Dopo dodici ore, i tifosi hanno vinto la loro battaglia. Perché quella battaglia è stata il riflesso di un sentire comune, di un’anima della comunità. È questo il passaggio che più ci ha colpito. I tifosi del Tottenham si sono ritrovati tutti dalla stessa parte. Ed era l’altra sponda del fiume rispetto a quella dov’era Gattuso.

Quanto dolore. Quanta invidia abbiamo provato ricordando invece la nostra comunità. Ricordando quanto da noi, a Napoli, Gattuso sia stato idolatrato, accolto come se fosse un grande allenatore. Quanto certi tifosi si sono specchiati nella sua immagine di uomo “tutto d’un pezzo”. I simili si riconoscono. E i tifosi del Tottenham non si sono riconosciuti nell’uomo che parla di veleno, di pericoli da annusare. Non si sono riconosciuti nell’uomo che possiamo per brevità definire il tecnico incomprensibilmente idolatrato dai media italiani. E idolatrato è un eufemismo. Soltanto Libero (e il Napolista), giusto per fare un esempio, hanno ricordato chi era l’allenatore del Milan quando Locatelli venne svenduto al Sassuolo.

Sono state 48 ore che hanno assestato un duro colpo all’immagine di Gattuso, soprattutto a quello che per mesi è stato definito con magnificenza sui media locali e nazionali “l’uomo Gattuso”. Come se gli allenatori non fossero uomini, e tra l’altro non se ne capisce il motivo. E qui tralasciamo il fallimento, FALLIMENTO calcistico che in due anni ha portato il Napoli a un settimo e a un quinto posto, ci ha lasciati sempre fuori dalla Champions, ci ha visti uscire con il Granada in Europa League e tutto quel che ben sappiamo (compresa la Coppa Italia vinta).

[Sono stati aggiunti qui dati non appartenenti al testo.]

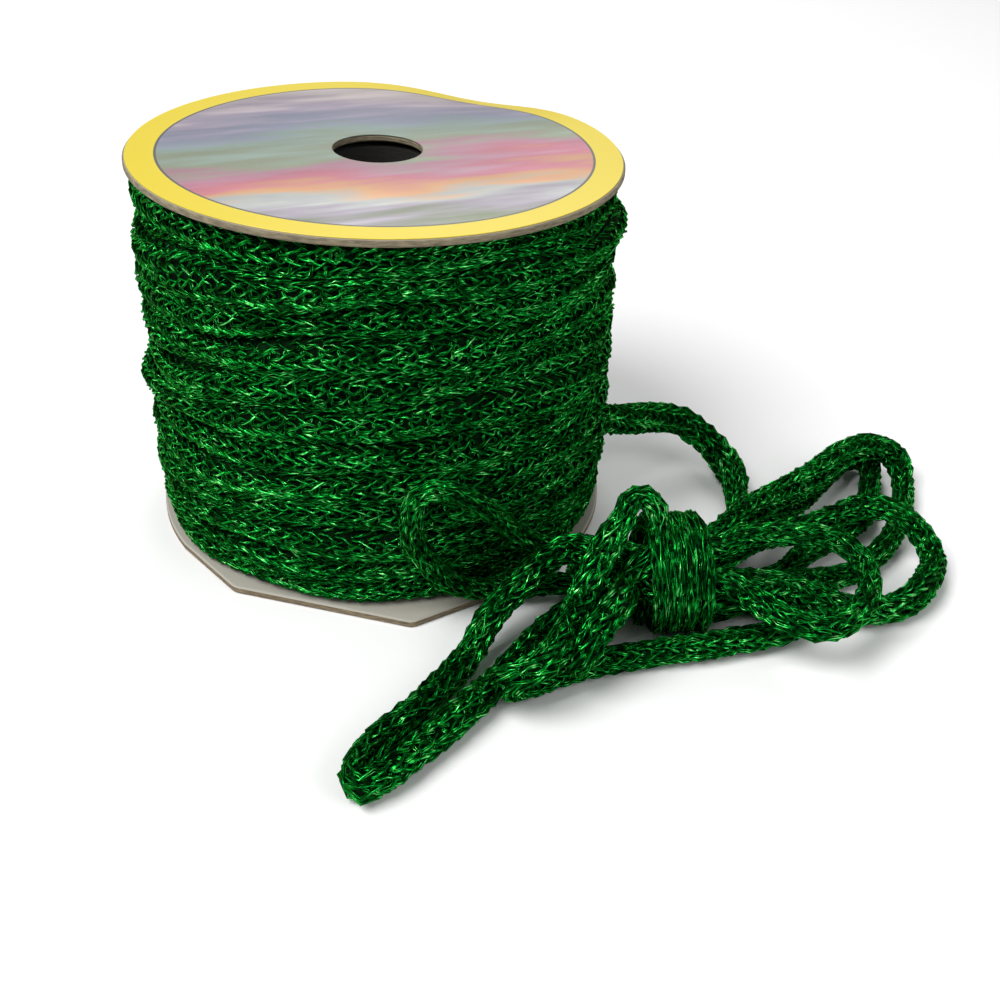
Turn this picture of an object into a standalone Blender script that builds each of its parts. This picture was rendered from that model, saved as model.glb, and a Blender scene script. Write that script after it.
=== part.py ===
"""Spool of metallic knitted cord, standing on its lower flange.

A paper tube carries two greyboard discs, the upper one with a printed disc on top. The cord is wound
between them in uneven turns. Its loose end leaves the roll, arcs down to the surface and ends in a hank
of open loops, bound round its waist with the cord itself.

Sizes are in millimetres and become metres in mm(). The origin is on the surface, on the spool's axis.
+Z is up and +X is the side where the loose end leaves.
"""

import math

import bmesh
import bpy
import numpy as np
from mathutils import Vector

OBJECT_NAME = "cord_spool"
GAP = 0.3

# The boards
FLANGE_RADIUS = 45.0
HOLE_RADIUS = 8.2
TOP_BOARD = 1.5
BOTTOM_BOARD = 1.6
LABEL_RADIUS = 44.6
LABEL_SHEET = 0.4
TOP_HEIGHT = 73.0
# Rise of the upper board for each millimetre of x and y: it sits a little askew.
LEAN_X = -0.018
LEAN_Y = -0.045
# The lower board is creased at two corners, with straight edges beside them: angle in degrees, radius.
CORNERS = [(-128.0, 46.2), (-84.5, 48.4)]
STRAIGHT_FROM = -150.0
STRAIGHT_TO = -58.0

# The paper tube
TUBE_RADIUS = 10.5
TUBE_BORE = 8.5

# The wound cord
ROLL_BORE = TUBE_RADIUS + GAP
GROOVE_DEPTH = 2.4
ROLL_STEPS = 60
# Grooves between the turns, from the top: height at the front, left, right and back of the roll.
GROOVES = [
    (68.0, 63.0, 64.0, 62.5),
    (62.4, 54.2, 58.6, 57.0),
    (56.8, 47.2, 53.0, 51.5),
    (50.4, 41.0, 46.4, 45.5),
    (43.9, 35.0, 40.2, 39.5),
    (37.3, 29.6, 34.2, 34.0),
    (30.7, 24.4, 28.0, 28.5),
    (24.5, 19.0, 21.4, 22.5),
    (18.5, 13.7, 15.2, 17.0),
    (12.8, 9.4, 10.4, 11.7),
    (7.2, 5.5, 6.0, 6.6),
]
# Radius of each turn at its ridge, from the top.
RIDGES = [44.3, 45.6, 44.7, 45.2, 44.6, 45.7, 44.9, 45.3, 44.8, 45.5, 44.6, 44.0]
RIDGE_WAVE = 0.35
# How much further the turns bulge behind.
BACK_BULGE = 1.0

# The loose cord. Each list is one stretch of the route, in order, and runs on to the next one's start.
CORD_RADIUS = 2.8
LEAD_GAP = 0.6
FLOOR_GAP = 0.1
# A tube's longest straight step, and the largest turn in degrees that a step may add to.
LONGEST_STEP = 14.0
LARGEST_TURN = 32.0
SAMPLES = 24
# The turn of the roll, counted from the top, that the lead comes from.
LEAD_TURN = 8
LEAD = [
    (40.5, -14.5, 22), (43.5, -9, 20.5), (48, -5.5, 18), (56, 1, 14.5), (63, 5.5, 11), (69, 3.5, 7.5),
    (72, 0.5, 5), (73.5, -6, 3.5),
]
LEAD_END = [(73, -11, 3), (72, -17.5, 3), (69, -26.5, 3), (61.5, -35, 4.5)]
PEAK = [(48, -47.5, 23.5), (47, -46.3, 25.8), (45, -45.6, 26.9), (43, -46.5, 26.4), (41.8, -48.7, 24.9)]
SHOULDER = [
    (39, -51.5, 22), (35.5, -55.5, 17), (33, -59, 13), (29.5, -66, 11.5), (25.5, -71.5, 11),
    (21, -72.5, 9.5), (20, -71.5, 7),
]
FLOOR_STRAND = [
    (21.5, -69, 4), (26, -66.5, 3), (32, -64, 3), (41, -61.5, 3), (48, -60, 3), (55.5, -59, 3),
    (63, -57.5, 3), (71.5, -55.5, 3), (75, -52.5, 3),
]
FLOOR_RETURN = [(73.5, -49, 3), (66, -48.5, 4), (60, -51, 4.5), (52, -50.5, 4.5)]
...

Perché, se ne ignora il motiva, Gattuso è sempre stato accompagnato da una narrazione che definire condiscendente è poco. Ci sarebbero termini più consoni, li lasciamo alla conoscenza che ha il lettore del nostro vocabolario. È stato tutto un elogio dell’uomo che dice tutto pane al pane e vino al vino, che non ha paura di rinunciare ai soldi. Una sorta di bignami vivente del populismo spicciolo.

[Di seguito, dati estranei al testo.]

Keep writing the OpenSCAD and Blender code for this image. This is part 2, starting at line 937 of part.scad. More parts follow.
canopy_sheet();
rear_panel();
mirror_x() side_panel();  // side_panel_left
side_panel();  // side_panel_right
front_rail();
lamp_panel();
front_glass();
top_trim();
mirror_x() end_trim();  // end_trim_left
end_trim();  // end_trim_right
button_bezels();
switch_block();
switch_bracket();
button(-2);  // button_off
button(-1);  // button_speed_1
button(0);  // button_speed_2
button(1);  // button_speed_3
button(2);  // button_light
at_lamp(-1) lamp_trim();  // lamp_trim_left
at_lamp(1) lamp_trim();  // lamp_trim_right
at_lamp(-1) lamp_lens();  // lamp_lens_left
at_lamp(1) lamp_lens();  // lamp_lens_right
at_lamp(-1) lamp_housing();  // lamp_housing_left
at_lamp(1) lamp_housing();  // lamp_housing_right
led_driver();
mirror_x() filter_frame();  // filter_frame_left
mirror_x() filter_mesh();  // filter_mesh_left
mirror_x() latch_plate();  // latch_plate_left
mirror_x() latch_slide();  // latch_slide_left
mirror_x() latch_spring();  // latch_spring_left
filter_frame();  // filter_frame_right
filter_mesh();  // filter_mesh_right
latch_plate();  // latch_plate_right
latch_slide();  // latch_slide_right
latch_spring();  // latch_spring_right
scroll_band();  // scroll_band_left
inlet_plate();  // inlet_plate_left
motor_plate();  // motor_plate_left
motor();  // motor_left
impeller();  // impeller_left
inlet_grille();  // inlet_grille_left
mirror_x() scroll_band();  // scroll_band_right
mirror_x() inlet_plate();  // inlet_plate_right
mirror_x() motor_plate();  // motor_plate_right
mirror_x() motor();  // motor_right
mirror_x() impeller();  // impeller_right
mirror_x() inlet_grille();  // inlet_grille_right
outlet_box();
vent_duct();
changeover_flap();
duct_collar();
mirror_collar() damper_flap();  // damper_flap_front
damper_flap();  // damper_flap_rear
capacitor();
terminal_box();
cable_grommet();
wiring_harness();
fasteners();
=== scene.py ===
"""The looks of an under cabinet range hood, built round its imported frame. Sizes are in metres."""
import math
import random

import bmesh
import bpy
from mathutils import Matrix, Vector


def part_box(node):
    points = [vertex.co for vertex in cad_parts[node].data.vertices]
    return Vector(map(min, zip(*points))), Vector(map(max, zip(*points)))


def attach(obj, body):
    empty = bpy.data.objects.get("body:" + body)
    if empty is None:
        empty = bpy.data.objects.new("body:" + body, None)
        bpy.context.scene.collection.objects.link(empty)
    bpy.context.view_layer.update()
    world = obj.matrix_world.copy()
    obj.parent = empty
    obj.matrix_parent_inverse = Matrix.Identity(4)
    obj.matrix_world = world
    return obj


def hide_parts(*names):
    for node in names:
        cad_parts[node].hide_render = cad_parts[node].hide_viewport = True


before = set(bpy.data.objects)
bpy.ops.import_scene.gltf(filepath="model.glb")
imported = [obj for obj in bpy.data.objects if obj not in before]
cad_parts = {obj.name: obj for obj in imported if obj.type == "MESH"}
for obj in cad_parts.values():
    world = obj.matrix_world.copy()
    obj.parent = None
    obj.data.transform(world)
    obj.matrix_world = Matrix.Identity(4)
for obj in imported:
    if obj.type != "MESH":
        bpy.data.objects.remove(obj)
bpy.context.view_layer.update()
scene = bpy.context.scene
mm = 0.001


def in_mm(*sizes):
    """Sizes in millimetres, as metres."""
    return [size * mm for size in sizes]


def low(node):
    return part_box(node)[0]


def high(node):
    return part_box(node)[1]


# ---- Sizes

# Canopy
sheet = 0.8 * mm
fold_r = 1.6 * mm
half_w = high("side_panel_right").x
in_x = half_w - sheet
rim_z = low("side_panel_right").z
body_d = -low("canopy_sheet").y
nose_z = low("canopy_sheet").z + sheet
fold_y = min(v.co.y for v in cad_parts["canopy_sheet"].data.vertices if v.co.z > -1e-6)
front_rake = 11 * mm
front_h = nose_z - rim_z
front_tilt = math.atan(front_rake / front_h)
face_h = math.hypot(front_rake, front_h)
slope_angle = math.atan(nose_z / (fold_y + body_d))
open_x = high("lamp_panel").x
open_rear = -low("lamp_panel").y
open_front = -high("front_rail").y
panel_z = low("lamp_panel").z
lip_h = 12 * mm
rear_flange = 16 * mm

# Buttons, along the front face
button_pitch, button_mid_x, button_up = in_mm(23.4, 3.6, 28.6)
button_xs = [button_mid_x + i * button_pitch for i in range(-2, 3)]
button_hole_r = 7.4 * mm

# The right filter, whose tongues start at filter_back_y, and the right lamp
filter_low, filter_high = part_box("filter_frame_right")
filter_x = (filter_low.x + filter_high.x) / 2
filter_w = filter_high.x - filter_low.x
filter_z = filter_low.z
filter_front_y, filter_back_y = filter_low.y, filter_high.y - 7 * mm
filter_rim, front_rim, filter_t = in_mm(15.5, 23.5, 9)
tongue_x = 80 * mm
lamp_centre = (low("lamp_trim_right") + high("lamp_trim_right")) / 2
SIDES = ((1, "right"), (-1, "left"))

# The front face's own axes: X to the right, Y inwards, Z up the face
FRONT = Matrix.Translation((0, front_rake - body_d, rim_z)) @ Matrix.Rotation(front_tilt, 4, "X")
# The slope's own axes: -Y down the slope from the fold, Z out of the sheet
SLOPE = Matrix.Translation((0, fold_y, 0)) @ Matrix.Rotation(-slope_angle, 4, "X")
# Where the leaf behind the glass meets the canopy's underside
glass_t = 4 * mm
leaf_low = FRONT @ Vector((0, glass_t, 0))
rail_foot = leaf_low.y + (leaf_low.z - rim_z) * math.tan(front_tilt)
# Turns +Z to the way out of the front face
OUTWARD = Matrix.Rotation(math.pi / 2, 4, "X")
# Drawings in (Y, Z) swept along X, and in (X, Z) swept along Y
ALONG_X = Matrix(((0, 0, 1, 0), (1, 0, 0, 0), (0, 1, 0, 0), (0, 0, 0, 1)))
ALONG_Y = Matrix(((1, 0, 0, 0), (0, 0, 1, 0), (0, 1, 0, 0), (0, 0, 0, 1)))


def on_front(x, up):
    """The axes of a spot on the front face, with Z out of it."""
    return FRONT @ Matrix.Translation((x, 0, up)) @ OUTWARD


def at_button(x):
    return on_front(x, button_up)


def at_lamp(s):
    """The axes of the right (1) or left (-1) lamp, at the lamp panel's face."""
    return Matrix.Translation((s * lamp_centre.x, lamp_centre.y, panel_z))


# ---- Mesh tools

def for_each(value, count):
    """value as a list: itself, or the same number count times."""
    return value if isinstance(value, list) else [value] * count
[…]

Poi, però, all’improvviso, emerge che Gattuso rompe con la Fiorentina per strani motivi legati al suo agente il potentissimo Mendes e al mancato arrivo di calciatori a lui legati. Ma come? Non era un uomo del popolo? Anche se oggi, giustamente, i quotidiani ricordavano – e noi lo riportiamo – che mai Gattuso ha favorito i calciatori di Mendes e che i motivi della rottura sono stati altri, legati al potenziamento della squadra. Sta di fatto che in pochi anni Gattuso ha litigato col Milan, col Napoli e con la Fiorentina.

Aggiungiamo, così come è emerso da un servizio del Tg regionale Toscana fin qui non smentito, che Gattuso nel corso di una videochat avrebbe insultato in malo modo un componente della famiglia Commisso. E che nei giorni scorsi abbiamo letto di parole spiacevoli volate con De Laurentiis. A proposito. De Laurentiis. A Napoli ogni qual volta c’è un conflitto tra De Laurentiis e mister X, la massa sta sempre con mister X. Fosse pure Hitler. Perché noi siamo come gli adolescenti che considerano il presidente della squadra di calcio la mamma (o il papà) che ha sempre torto e su cui ricadono le responsabilità di tutto. È colpa di mamma. Papà è cattivo, ce l’ha con me. E invece ancora una volta aveva ragione De Laurentiis. Purtroppo, però, De Laurentiis non può contare su una tifoseria come quella del Tottenham. No. È costretto a guidare il Napoli nonostante gli umori della piazza che vanno sempre in direzione uguale e contraria a quella del buon senso. Non a caso, quando ha cominciato ad assecondarla (o comunque ad assumere decisioni gradite all’ambiente) è cominciato il declino del Napoli.

Ricapitolando. Accuse di omofobia, sessismo, razzismo, accuse di cointeressenza col procuratore, accuse di turpiloquio e insulti pesanti. Accuse eh. Ci sarà spazio per la difesa. Altrove basterebbe per etichettarlo giornalisticamente quantomeno, e ci teniamo bassi, come un politicamente scorretto. In Italia, invece, resiste l’immagine dell’uomo vero. Di colui il quale incarna le nostre (vostre eh) radici.

Adesso sarà curioso capire quale segno lasceranno queste 48 ore. Se lo lasceranno. All’estero senza dubbio. Temiamo che la carriera inglese di Gattuso sia cominciata e finita giovedì 17 giugno 2021. Ma in Italia è diverso. Quei dis-valori da noi sono valori. Abbiamo da sempre la memoria labile. E poi tutti quegli amici giornalisti a qualcosa dovranno pur servire, no?